В «Герое нашего времени», естественно, описания природы более реалистичны, менее пышны, чем в романтических поэмах. Но они по-прежнему наполнены глубоким психологическим содержанием и помогают сделать более объемным идейное содержание романа. И, как всегда у Лермонтова, она не статична, ее развитие определяется внутренними противоречиями, отражающими общую противоречивость бытия и художественного мира лермонтовского романа.
В «Бэле» эпизод восхождения на Гуд-гору является своеобразной ретардацией, замедляющей действие, создающей напряженную паузу между двумя частями рассказа Максима Максимыча – «идиллической» и трагической. Снова, как в первой части «Мцыри», как в лермонтовской лирике, мир горной природы одушевлен присутствием высшего начала.

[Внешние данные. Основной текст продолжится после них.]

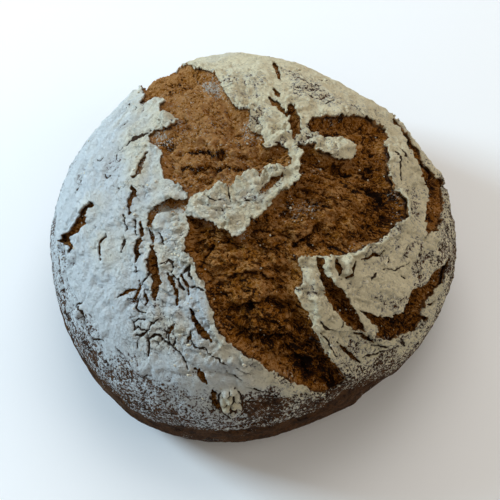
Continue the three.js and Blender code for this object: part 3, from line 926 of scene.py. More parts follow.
class Crust:
    """Crust along many directions from the heart, with its relief and surface values."""

    GRAIN = Grain(7129)
    EDGE_GRAIN = Grain(911)
    FRAY = ((0.8, 5.5), (0.75, 2.6), (0.6, 1.3), (0.35, 0.8))
    FLOUR_FRAY = ((3.0, 17.0), (2.2, 6.0), (1.6, 2.6))
    WAVES = ((0.9, 30.0), (0.5, 11.0))
    RIPPLES = ((0.4, 5.0), (0.8, 11.0))
    SPIN = 0.28

    def __init__(self, crust_map: CrustMap, directions: Points) -> None:
        """Finds the points of the untorn crust.

        Args:
            crust_map: The loaf's form and its openings.
            directions: Unit directions from the heart.
        """
        self.map = crust_map
        self.directions = directions
        self.points = crust_map.form.crust(directions)

    def smooth(self, size: float, shift: float = 0.0) -> Values:
        """Smooth noise at the points. Each shift gives another pattern."""
        return self.GRAIN.smooth(self.points + shift, size)

    def warped(self, size: float, amount: float) -> Points:
        """The points, pushed about by noise."""
        return self.GRAIN.warped(self.points, size, amount)

    @cached_property
    def seen(self) -> Points:
        """Where the points are seen on the sheet."""
        return self.map.sheet.seen_at(self.points)

    @cached_property
    def moved(self) -> Points:
        """Where they are seen, pushed about by noise."""
        return self.seen + 1.5 * np.stack([self.smooth(4.0, 40.0), self.smooth(4.0, 80.0)], axis=1)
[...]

Тишина неба и земли ассоциируется с молитвенной сосредоточенностью человеческой души. Горы торжественно царят над миром, и человек, оказавшийся между ними, наполняется гордостью, «детским» чувством превосходства. Как и в «Когда волнуется желтеющая нива…», душа рассказчика способна сродниться с природой, очиститься от всего искусственного и наносного, ощутить свою первозданную божественную сущность: «приближаясь к природе, мы невольно становимся детьми; все приобретенное отпадает от души, и она делается вновь такою, какой была некогда и, верно, будет когда-нибудь опять».
Однако тишина и спокойствие природы обманчивы. Начинающих восхождение путников сопровождает тихое утро, ясная погода, «чудные узоры» «хороводов звезд», «весело», «ярко» горящие на восходе «румяным блеском» снег'a. С этой безмятежной картиной контрастирует описание «мрачных, таинственных пропастей», куда сползают «пугающиеся приближения дня» туманы, и 'oблака, «отдыхающего на вершине Гуд-горы, как коршун, ожидающий добычу». Однако только бывалый Максим Максимыч обращает внимание на «кровавую полосу» над восходящим солнцем, предвещающую метель. Через два часа она начинается, напоминая рассказчику родину. Но горная метель «печальнее, заунывнее», ей нет простора развернуться.